A breached plutonium glove box contacted two Los Alamos National Laboratory workers with radiation, requiring one to undergo treatment at the lab’s outpatient clinic.

The breach in a sealed compartment — which has gloves attached so workers can handle radioactive material — prompted a six-person team to evacuate after air monitors sounded an alarm earlier this month, according to the lab.

Two of the six workers had contamination on their skin and protective equipment, with one showing a high enough exposure to warrant treatment at the lab’s occupational medicine clinic, a lab spokesman wrote in an email.

“Preliminary results from evaluation of the affected employee indicate that exposures are within known safety limits,” wrote the spokesman, Peter Hyde. “Based on initial indicators, long term health effects are not anticipated in this case.”
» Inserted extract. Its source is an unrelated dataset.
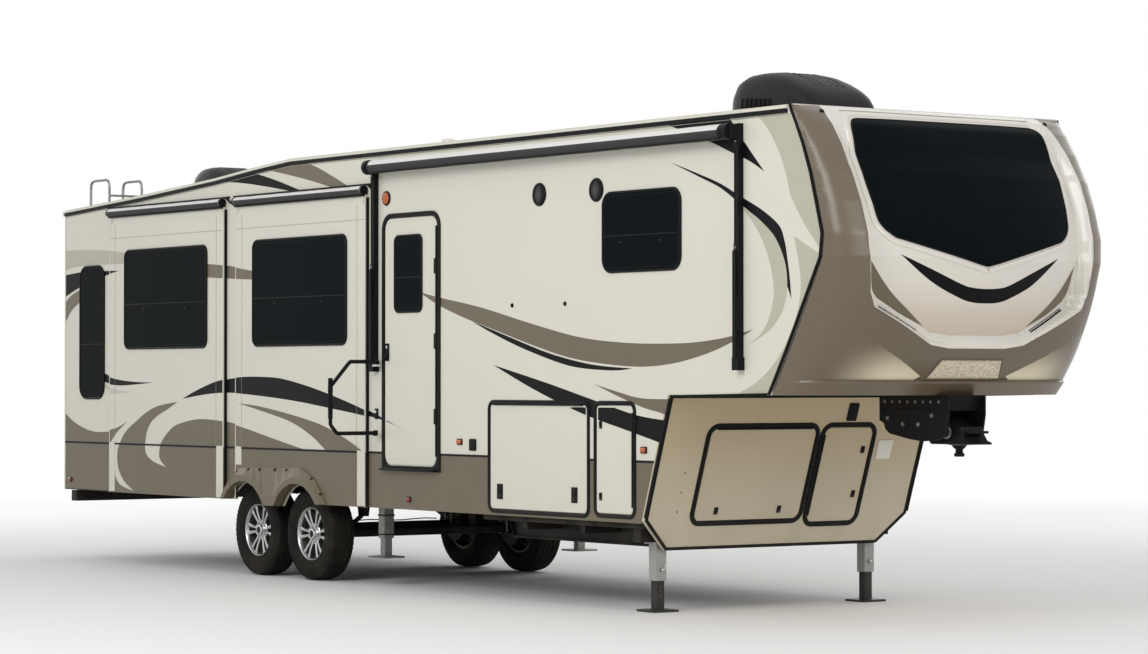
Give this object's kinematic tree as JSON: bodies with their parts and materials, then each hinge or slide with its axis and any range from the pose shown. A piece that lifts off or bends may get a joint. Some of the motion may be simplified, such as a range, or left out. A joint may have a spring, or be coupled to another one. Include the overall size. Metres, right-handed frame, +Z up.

An incident report said the employee was given chelation therapy, a treatment used to remove heavy metals from the body.

All six employees received nasal swabs. Three of them showed signs of possibly breathing in radiation, with the one who went to the clinic having the highest reading, the report said.

“Final results are pending,” the report said.

Both the lab and the National Nuclear Security Administration are investigating the Jan. 7 incident at the plutonium facility and are still determining the cause, Hyde wrote.

The report states a worker noticed something amiss on the right side of the glove box and notified the radiological control technicians, who sounded the evacuation alarm and “red-lit” the room to bar access.

The lab has had other glove box mishaps in recent years.

A worker ripped a protective glove in March, contaminating two workers’ protective equipment. Tests showed neither breathed in radiation.

In June 2020, 15 employees had to be tested after a worker tore a glove and released radiation into the room. The worker who ripped the glove was the only one who tested positive for radioactive contamination.

Four years ago, workers put a plutonium pit in an unauthorized glove box and placed fissile material in a plutonium metal shell, causing a brief evacuation. A similar incident had happened six months before.

Watchdog groups contend worker missteps and equipment snags are likely to happen more often as the lab gears up to produce 30 plutonium pits for warhead triggers by 2026.

Hyde indicated the workers responded as they were trained to do, and investigators will continue to probe what happened.

“The laboratory takes all contamination incidents very seriously,” he wrote.